Single parent should take care NOT expect too much from themselves or from their kids/family. Being, keeping others and staying realistic is essential. Nobody is perfect, so try and keep the guilt at bay… avoid I should have, could have, or I will, I should… I have to, which just increases your stress and anxiety in these circumstances.

Try and depersonalize issue and tasks at hand and focus in setting up and organization your family to the best of your ability, quick and provide the security and stability, certainty and comfort you all crave and deserve.

TIME TO MOVE ON…

Watch for suppressed anger and emotions and allow yourself and your kids’ time to work through the transition, challenges (and rewards!) this new situation, circumstance and context brings with it.

YOU DID NOT PLAN IT, BUT YOU CAN COPE WITH IT, LEARN AND MASTER IT!

In these type of situations and relationships, our behavior and actions can take any of the following “faces”, identities and tones:

  • Expressive
  • Protective
  • Corrective

If can sometimes be a combination of all three and is so easily misunderstood or underestimated. In a single family, keeping the communication lines open can again be BOTH challenging and rewarding, BUT IT IS ESSENTIAL! This is where you learn and practice to deal, express and handle your emotions and those around you.
You are in a situation that you might feel is unwanted, unasked for and undeserved. Voicing this to your kids is not acceptable, fair or right.

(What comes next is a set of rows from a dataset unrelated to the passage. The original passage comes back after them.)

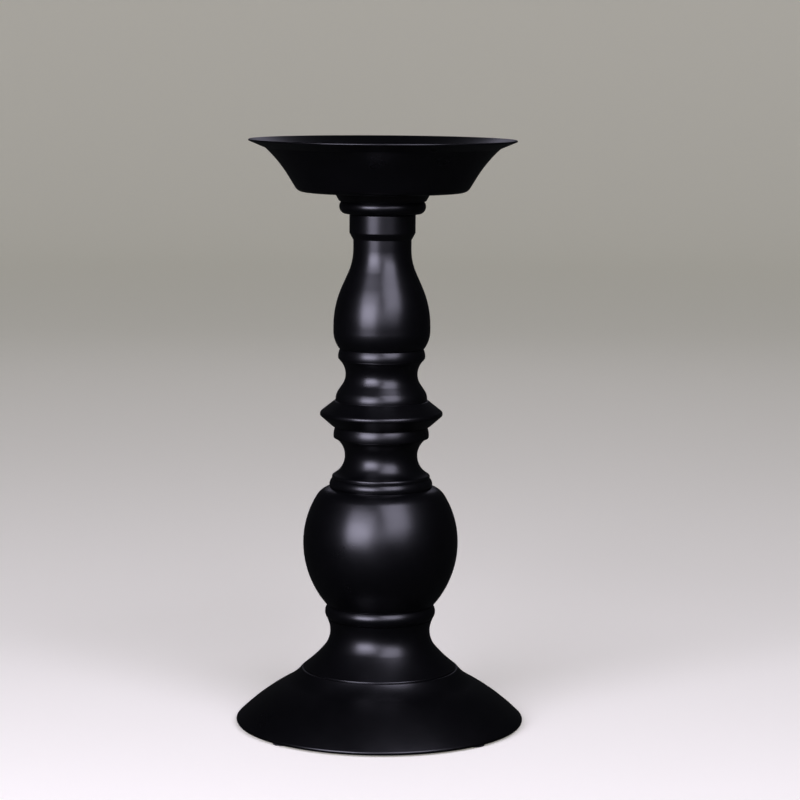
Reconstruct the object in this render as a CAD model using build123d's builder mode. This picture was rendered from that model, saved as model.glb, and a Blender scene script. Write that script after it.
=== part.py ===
from build123d import *
import os
from math import asin, atan2, cos, degrees, radians, sin, sqrt

os.makedirs("parts", exist_ok=True)

# A turned pillar candle holder: pressed and spun steel shells, stacked with turned rings on one tie rod.
# Millimetres, +Z up, origin on the table at the centre of the foot.

# Driving sizes
foot_radius = 62.5
ball_radius = 33.6
nose_radius = 26.5
vase_radius = 20.9
neck_radius = 12.5
collar_radius = 14.2
dish_radius = 57.6
sheet = 0.8
press_radius = 1.0
rod_radius = 3.0

# Heights of the joints between the pieces, above the table
pad_top = 0.8
foot_top = 24.4
foot_neck_top = 46.2
ball_bottom = 52.4
ball_middle = 79.8
ball_top = 104.3
spool_bottom = 108.0
spool_top = 125.5
flange_bottom = 130.7
flange_middle = 135.9
flange_top = 141.8
waist_top = 159.8
vase_bottom = 164.3
vase_top = 211.4
collar_top = 222.4
dish_bottom = 227.6
dish_floor = 232.4

# Fits: the holes pressed in the shells, the spigots that centre them, and the holes for the rod
shell_hole = 12.2
spigot_radius = 12.0
spigot_length = 2.0
rod_hole = 3.4
barrel_radius = 4.0
barrel_hole = 4.3
thread_clearance = 0.05


def waisted_side(start, end, start_radius, end_radius):
    """Turn and straight run of an S-shaped side that is upright at both ends.

    The side leaves start on an arc of start_radius, leans in by the turn, goes straight for the run,
    and comes upright again at end on an arc of end_radius.
    """
    both = start_radius + end_radius
    inward = start[0] - end[0]
    rise = end[1] - start[1]
    run = sqrt((inward - both) ** 2 + rise**2 - both**2)
    turn = degrees(atan2(run, -both) - atan2(rise, inward - both))
    return turn, run


# Four foam pads, stuck under the foot's turned-in hem
pad_radius = 4.0
pad_circle = 57.8
pad_angles = {"back_right": 45, "back_left": 135, "front_left": 225, "front_right": 315}
pads = {}
for corner, angle in pad_angles.items():
    with BuildPart() as base_pad:
        with BuildSketch():
            with PolarLocations(pad_circle, 1, start_angle=angle):
                Circle(pad_radius)
        extrude(amount=pad_top)
    pads[f"base_pad_{corner}"] = base_pad

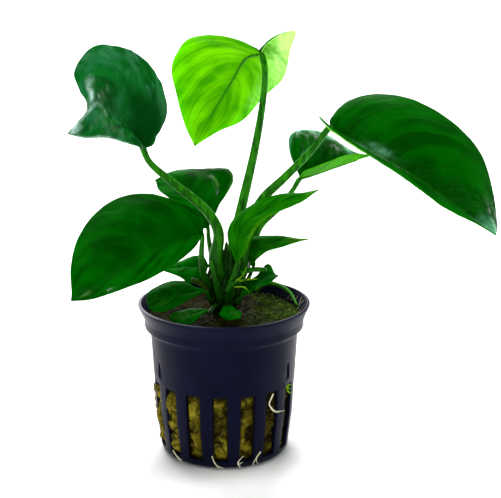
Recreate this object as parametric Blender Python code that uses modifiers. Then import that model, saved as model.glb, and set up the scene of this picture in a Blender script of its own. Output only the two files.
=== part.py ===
"""A young anubias in a slotted plastic aquarium pot filled with rock wool.

Lengths are millimetres here and become metres as each mesh is made. The origin is the middle of
the pot's underside, +Z is up, +X is to the right of the plant's front and -Y is its front.
"""

import math

import bmesh
import bpy
import numpy as np

MM = 0.001
GAP = 0.3

# The pot: a standard 50 mm tall net pot with a flared lip, a stacking collar and 16 side slots.
POT_HEIGHT = 50.0
WALL = 1.0
FLOOR = 1.2
FOOT_RADIUS = 18.6
FOOT_ROUND = 2.6
LIP_RADIUS = 28.0
LIP_LEAN = 0.2
COLLAR_RADIUS = 26.0
COLLAR = (42.6, 45.4)
STEP_RISE = 0.4
NECK = (24.1, 41.4)
BODY = ((23.2, 26.0), (22.6, 14.0))
POT_STEPS = 48
SLOTS = 16
SLOT_WIDTH = 4.9
SLOT_SPAN = (2.8, 25.3)
SLOT_TURN = math.radians(-92.5)
SLOT_CUT = 8.0
NOTCH_TURNS = (-61.5, 61.5, 180.0)
NOTCH_SPAN = (27.7, 33.0)
NOTCH_DEPTH = 0.6
NOTCH_WIDTH = 2.4
NOTCH_TAPER = 0.35
DRAINS = 8
DRAIN_REACH = (8.0, 15.5)
DRAIN_WIDTH = 1.6

# The rock wool plug and the pocket that the rhizome stands in.
WOOL_TOP = 45.8
WOOL_BASE = FLOOR + GAP
POCKET_RADIUS = 4.5
POCKET_FLOOR = 38.0
POCKET_RIM = 0.4
WOOL_STEPS = 32
WOOL_ROUND = 0.6
WOOL_DIP = (16.0, 0.5)
WOOL_LIFT = (9.0, 21.5)
WOOL_EDGE_DROP = 0.8
WOOL_FOOT = 4.6
PAD_INSET = 0.75
PAD_DEPTH = 4.0

# The rhizome: centre and radius at each height.
RHIZOME = ((38.3, 0.0, 0.0, 3.9), (44.0, 0.0, 0.0, 4.1), (50.0, 0.0, 0.2, 3.9), (55.0, 0.3, 0.2, 3.4),
           (59.0, 0.6, 0.1, 2.6), (62.5, 0.9, 0.0, 1.2))

RHIZOME_RINGS = 12

# Blades thin to THIN_SHARE of their thickness where they are narrower than FULL_BODY_WIDTH.
LEAF_THICKNESS = 0.6
SMALLEST_HALF = 1.5
FULL_BODY_WIDTH = 8.0
THIN_SHARE = 0.3

# Stalks keep STALK_TAPER of their radius at the blade and have a ring about every STALK_STEP.
STALK_TAPER = 0.62
STALK_STEP = 5.0
STALK_RISE = 2.5
FRAME_ROWS = 12
SHOOT_RINGS = 7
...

Model how to deal with anger and emotions. Teach your kids the difference between getting angry and staying angry. Rather invest your energies in making and building a BETTER LIFE together for you and your family! It is better use of your energy, time and effort, than dwelling on the past or negative emotions, blame or verbal tirades.

Protest and rebellion from kids are often very common. This is their way of coping with things and quite normal. They did not want it, expect it and have to accept all the changes, NEW situation, rules, adjustments etc. It is a huge task for them. They have to be provided with the environment in which they can handle and address this on their terms.

Talking to your kids and discussing with them how they feel are great ways to be proactive about this.  Reestablish control in your household, make it safe, secure and predictable. Enable and empower your kids to voice and speak their minds, even if they are angry.

The parent is still the one with the last say and try to be fair, allowing them to vent their anger and frustrations as well, to an extent that you are comfortable with. Openly discuss emotions and feelings and do not judge or criticize.

Listening without getting defensive is key too. As a single parent you are not the ‘silver bullet’ cure for everything that ails your child. Not even the loss, hate, guilt, resentment, blame and judgments that they so easily swirl at you  – know that they do not mean it! This is their way of working through it.

Try and focus on Freedom from old things, hurt, pain and Freedom to and for new things, possibilities. Try and have a healthy balance and when you are all ready to move on and forward, you will know. YOU WILL ALL BE READY FOR IT AND EMBRACE IT!

Fears, insecurities and unknowns have to be dealt with too. They can be very real for all parties involved in this family unit going through transition right now. Routines and family-special moments can all help you through these difficult times. Breed familiarity and comfort within unfamiliarity and unknown.